### WHAT THE EXERCISE ASKS
Repeat the whole listing below, word for word.

========================================================================

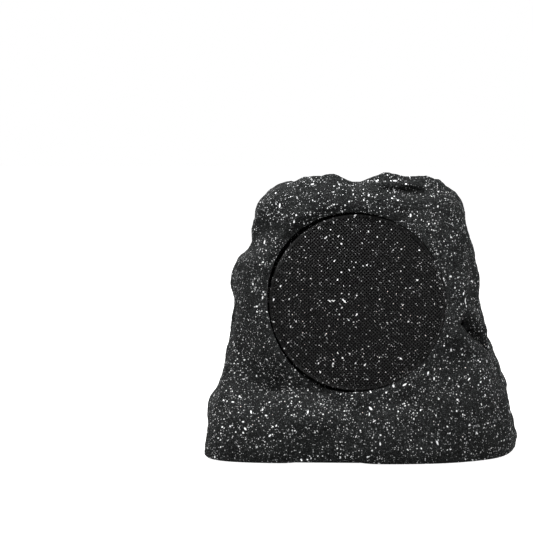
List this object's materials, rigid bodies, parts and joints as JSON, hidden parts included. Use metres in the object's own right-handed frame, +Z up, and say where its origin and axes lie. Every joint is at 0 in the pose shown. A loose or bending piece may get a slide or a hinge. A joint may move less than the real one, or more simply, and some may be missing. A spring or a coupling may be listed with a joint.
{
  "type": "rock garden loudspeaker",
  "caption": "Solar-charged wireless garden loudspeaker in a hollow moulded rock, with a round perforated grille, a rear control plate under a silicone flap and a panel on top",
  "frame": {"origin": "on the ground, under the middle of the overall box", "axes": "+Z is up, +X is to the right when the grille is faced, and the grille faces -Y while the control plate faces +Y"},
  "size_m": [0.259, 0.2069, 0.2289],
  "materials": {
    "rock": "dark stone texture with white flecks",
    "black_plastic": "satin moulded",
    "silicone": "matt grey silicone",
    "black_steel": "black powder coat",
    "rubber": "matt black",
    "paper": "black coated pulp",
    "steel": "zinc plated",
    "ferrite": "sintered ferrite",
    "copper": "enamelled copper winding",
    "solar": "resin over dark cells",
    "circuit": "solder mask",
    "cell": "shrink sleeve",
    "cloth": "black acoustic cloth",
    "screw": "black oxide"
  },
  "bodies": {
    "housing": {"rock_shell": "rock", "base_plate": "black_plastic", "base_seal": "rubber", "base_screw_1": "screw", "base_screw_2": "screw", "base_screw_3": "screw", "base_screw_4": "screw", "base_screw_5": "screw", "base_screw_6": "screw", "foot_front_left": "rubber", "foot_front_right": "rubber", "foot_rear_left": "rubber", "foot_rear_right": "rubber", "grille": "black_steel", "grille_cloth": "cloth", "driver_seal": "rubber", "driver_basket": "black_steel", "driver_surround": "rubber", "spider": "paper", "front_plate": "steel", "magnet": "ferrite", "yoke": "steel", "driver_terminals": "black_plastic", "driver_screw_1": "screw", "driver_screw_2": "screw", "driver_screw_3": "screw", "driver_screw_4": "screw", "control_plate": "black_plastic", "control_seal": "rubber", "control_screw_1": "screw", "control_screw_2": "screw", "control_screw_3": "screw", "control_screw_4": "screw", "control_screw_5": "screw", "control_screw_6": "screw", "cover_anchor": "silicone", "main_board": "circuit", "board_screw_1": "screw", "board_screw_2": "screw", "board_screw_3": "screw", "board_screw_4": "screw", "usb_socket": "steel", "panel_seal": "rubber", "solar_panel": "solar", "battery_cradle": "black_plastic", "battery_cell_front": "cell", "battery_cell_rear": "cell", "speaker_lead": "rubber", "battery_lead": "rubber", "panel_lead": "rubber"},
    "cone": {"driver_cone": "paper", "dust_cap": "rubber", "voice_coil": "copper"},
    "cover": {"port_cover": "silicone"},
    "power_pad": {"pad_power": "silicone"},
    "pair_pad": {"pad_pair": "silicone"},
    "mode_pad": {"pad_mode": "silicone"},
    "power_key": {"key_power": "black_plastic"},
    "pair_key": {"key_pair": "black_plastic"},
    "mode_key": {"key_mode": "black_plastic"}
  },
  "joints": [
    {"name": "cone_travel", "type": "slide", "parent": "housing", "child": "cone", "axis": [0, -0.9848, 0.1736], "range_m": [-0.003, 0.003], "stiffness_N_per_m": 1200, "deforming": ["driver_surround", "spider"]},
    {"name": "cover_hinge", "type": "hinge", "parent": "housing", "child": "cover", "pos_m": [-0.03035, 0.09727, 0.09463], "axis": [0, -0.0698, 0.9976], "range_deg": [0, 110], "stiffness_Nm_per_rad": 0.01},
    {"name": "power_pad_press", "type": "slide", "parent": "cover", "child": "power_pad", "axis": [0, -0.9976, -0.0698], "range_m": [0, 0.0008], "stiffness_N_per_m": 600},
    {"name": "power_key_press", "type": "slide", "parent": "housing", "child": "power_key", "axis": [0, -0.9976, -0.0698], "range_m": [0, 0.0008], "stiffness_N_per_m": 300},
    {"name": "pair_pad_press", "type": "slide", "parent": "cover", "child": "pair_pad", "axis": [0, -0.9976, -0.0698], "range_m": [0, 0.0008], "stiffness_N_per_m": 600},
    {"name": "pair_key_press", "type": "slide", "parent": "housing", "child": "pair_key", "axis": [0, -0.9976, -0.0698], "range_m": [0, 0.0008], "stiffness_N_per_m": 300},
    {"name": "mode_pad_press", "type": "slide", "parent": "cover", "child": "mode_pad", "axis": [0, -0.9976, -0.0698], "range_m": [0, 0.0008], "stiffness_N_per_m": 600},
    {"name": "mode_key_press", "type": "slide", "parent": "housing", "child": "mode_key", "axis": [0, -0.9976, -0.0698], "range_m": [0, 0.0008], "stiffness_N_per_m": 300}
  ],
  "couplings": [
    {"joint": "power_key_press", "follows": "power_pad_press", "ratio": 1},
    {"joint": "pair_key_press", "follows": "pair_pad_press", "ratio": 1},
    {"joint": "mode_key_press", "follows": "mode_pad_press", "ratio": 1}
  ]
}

========================================================================

### FINAL RESULT
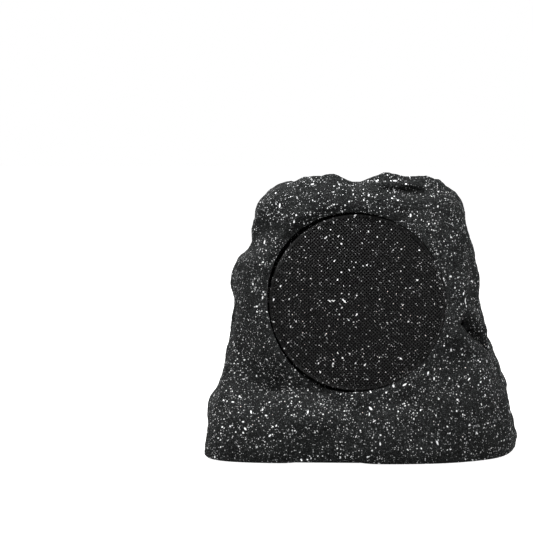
List this object's materials, rigid bodies, parts and joints as JSON, hidden parts included. Use metres in the object's own right-handed frame, +Z up, and say where its origin and axes lie. Every joint is at 0 in the pose shown. A loose or bending piece may get a slide or a hinge. A joint may move less than the real one, or more simply, and some may be missing. A spring or a coupling may be listed with a joint.
{
  "type": "rock garden loudspeaker",
  "caption": "Solar-charged wireless garden loudspeaker in a hollow moulded rock, with a round perforated grille, a rear control plate under a silicone flap and a panel on top",
  "frame": {"origin": "on the ground, under the middle of the overall box", "axes": "+Z is up, +X is to the right when the grille is faced, and the grille faces -Y while the control plate faces +Y"},
  "size_m": [0.259, 0.2069, 0.2289],
  "materials": {
    "rock": "dark stone texture with white flecks",
    "black_plastic": "satin moulded",
    "silicone": "matt grey silicone",
    "black_steel": "black powder coat",
    "rubber": "matt black",
    "paper": "black coated pulp",
    "steel": "zinc plated",
    "ferrite": "sintered ferrite",
    "copper": "enamelled copper winding",
    "solar": "resin over dark cells",
    "circuit": "solder mask",
    "cell": "shrink sleeve",
    "cloth": "black acoustic cloth",
    "screw": "black oxide"
  },
  "bodies": {
    "housing": {"rock_shell": "rock", "base_plate": "black_plastic", "base_seal": "rubber", "base_screw_1": "screw", "base_screw_2": "screw", "base_screw_3": "screw", "base_screw_4": "screw", "base_screw_5": "screw", "base_screw_6": "screw", "foot_front_left": "rubber", "foot_front_right": "rubber", "foot_rear_left": "rubber", "foot_rear_right": "rubber", "grille": "black_steel", "grille_cloth": "cloth", "driver_seal": "rubber", "driver_basket": "black_steel", "driver_surround": "rubber", "spider": "paper", "front_plate": "steel", "magnet": "ferrite", "yoke": "steel", "driver_terminals": "black_plastic", "driver_screw_1": "screw", "driver_screw_2": "screw", "driver_screw_3": "screw", "driver_screw_4": "screw", "control_plate": "black_plastic", "control_seal": "rubber", "control_screw_1": "screw", "control_screw_2": "screw", "control_screw_3": "screw", "control_screw_4": "screw", "control_screw_5": "screw", "control_screw_6": "screw", "cover_anchor": "silicone", "main_board": "circuit", "board_screw_1": "screw", "board_screw_2": "screw", "board_screw_3": "screw", "board_screw_4": "screw", "usb_socket": "steel", "panel_seal": "rubber", "solar_panel": "solar", "battery_cradle": "black_plastic", "battery_cell_front": "cell", "battery_cell_rear": "cell", "speaker_lead": "rubber", "battery_lead": "rubber", "panel_lead": "rubber"},
    "cone": {"driver_cone": "paper", "dust_cap": "rubber", "voice_coil": "copper"},
    "cover": {"port_cover": "silicone"},
    "power_pad": {"pad_power": "silicone"},
    "pair_pad": {"pad_pair": "silicone"},
    "mode_pad": {"pad_mode": "silicone"},
    "power_key": {"key_power": "black_plastic"},
    "pair_key": {"key_pair": "black_plastic"},
    "mode_key": {"key_mode": "black_plastic"}
  },
  "joints": [
    {"name": "cone_travel", "type": "slide", "parent": "housing", "child": "cone", "axis": [0, -0.9848, 0.1736], "range_m": [-0.003, 0.003], "stiffness_N_per_m": 1200, "deforming": ["driver_surround", "spider"]},
    {"name": "cover_hinge", "type": "hinge", "parent": "housing", "child": "cover", "pos_m": [-0.03035, 0.09727, 0.09463], "axis": [0, -0.0698, 0.9976], "range_deg": [0, 110], "stiffness_Nm_per_rad": 0.01},
    {"name": "power_pad_press", "type": "slide", "parent": "cover", "child": "power_pad", "axis": [0, -0.9976, -0.0698], "range_m": [0, 0.0008], "stiffness_N_per_m": 600},
    {"name": "power_key_press", "type": "slide", "parent": "housing", "child": "power_key", "axis": [0, -0.9976, -0.0698], "range_m": [0, 0.0008], "stiffness_N_per_m": 300},
    {"name": "pair_pad_press", "type": "slide", "parent": "cover", "child": "pair_pad", "axis": [0, -0.9976, -0.0698], "range_m": [0, 0.0008], "stiffness_N_per_m": 600},
    {"name": "pair_key_press", "type": "slide", "parent": "housing", "child": "pair_key", "axis": [0, -0.9976, -0.0698], "range_m": [0, 0.0008], "stiffness_N_per_m": 300},
    {"name": "mode_pad_press", "type": "slide", "parent": "cover", "child": "mode_pad", "axis": [0, -0.9976, -0.0698], "range_m": [0, 0.0008], "stiffness_N_per_m": 600},
    {"name": "mode_key_press", "type": "slide", "parent": "housing", "child": "mode_key", "axis": [0, -0.9976, -0.0698], "range_m": [0, 0.0008], "stiffness_N_per_m": 300}
  ],
  "couplings": [
    {"joint": "power_key_press", "follows": "power_pad_press", "ratio": 1},
    {"joint": "pair_key_press", "follows": "pair_pad_press", "ratio": 1},
    {"joint": "mode_key_press", "follows": "mode_pad_press", "ratio": 1}
  ]
}